Annie Finch’s book Calendars is also filled with vivid images and mastery of voice and diction. Like Peggy, Annie is fearless when exploring the body and the emotions that inhabit it. Her work unabashedly explores the myths and ethos of the feminine. I return to this collection again and again to ground myself in the musicality of the line and way word choice can swing a poem in multiple directions.

Once again, in order to have a chance at winning either of these lovely books, all you need to do is leave a comment on this post. If you don’t link to your own blog, make sure that you leave your email so I can contact you for mailing information if you win.

Viva la poesia!

51 Replies to “The Big Poetry Giveaway 2011”

  1. I love that you are “being poetry” these days. Your soulful reflections and the lovely poems you’ve shared make for a wonderful complement to my morning coffee in Ohio.

    Congratulations on that big LEAP you’ve taken–I’ve done it twice, left my teaching job to write and only write. It’s scary, but it’s worth it to your writing life. I have been hoping to get a blog going–I’ve created it but am holding it “offline” until I’m convinced I can be a steady poster. You’ve been really good about that, and it’s helped to keep me a steady reader.

    So, I’ll probably wait until I’ve finished up my coursework at RWW because right now THAT takes my writing energy. So, for sharing poetry, this month I’m reading C.D. Wright’s new book ONE WITH OTHERS and Natasha Trethewey’s NATIVE GUARD, both awesome and both happen to deal with both the personal and the political sides of racism in the south. I’m not really fishing for another book, but LOVE LOVE LOVE the give away idea for National Poetry Month. Just your recommendations have already “given” the books to me–so I guess I’m just returning the favor by posting the two titles. I do love Peggy’s work and have been hearing quite a bit about Annie Finch these days. I enjoyed hearing her speak on an AWP panel. A friend recently gave me THE BODY OF POETRY: Essays on Women, Form and the Poetic Self.
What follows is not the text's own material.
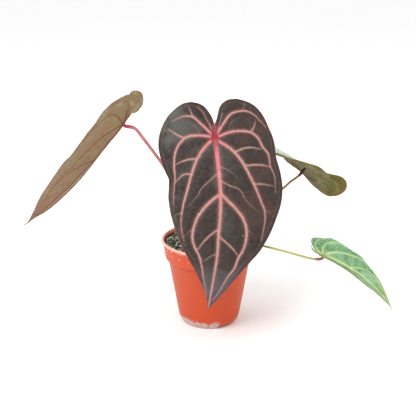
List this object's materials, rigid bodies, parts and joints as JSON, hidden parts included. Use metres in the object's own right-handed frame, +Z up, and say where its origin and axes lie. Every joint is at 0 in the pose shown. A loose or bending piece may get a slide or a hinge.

So, I guess the world is telling me that A Finch is in my future–ah, spring is coming!

  2. It is indeed a great idea.

    Please put me in the bowl.

    (and you can drop by my place, I will offer three women books, perhaps you will be interested).

  3. Thanks everyone who has entered so far. I’m glad that folks are as excited by these books as I am.

  4. I love the sound of your books! I shall look forward in participating next time, or perhaps I can still do it now. I will wait and see! Thanks for offering this giveaway.

  5. Please count me in! I entered my email in the form here. I don’t want to leave it for all to see in case of automatic spammers. Deborah

  6. I already have a copy of Calendars but would like to be included in the drawing for Gnawed Bones.

    And I hope you’ll come by my place and sign up for my giveaway too.

  7. Both of these books seem very intriguing. I love finding out more poetry to check out even if I don’t win anything :-). Thanks for doing this giveaway!

  8. Memoriam

    Anne Michaels
    From: The Weight of Oranges / Miner’s Pond. McClelland & Stewart, 1997.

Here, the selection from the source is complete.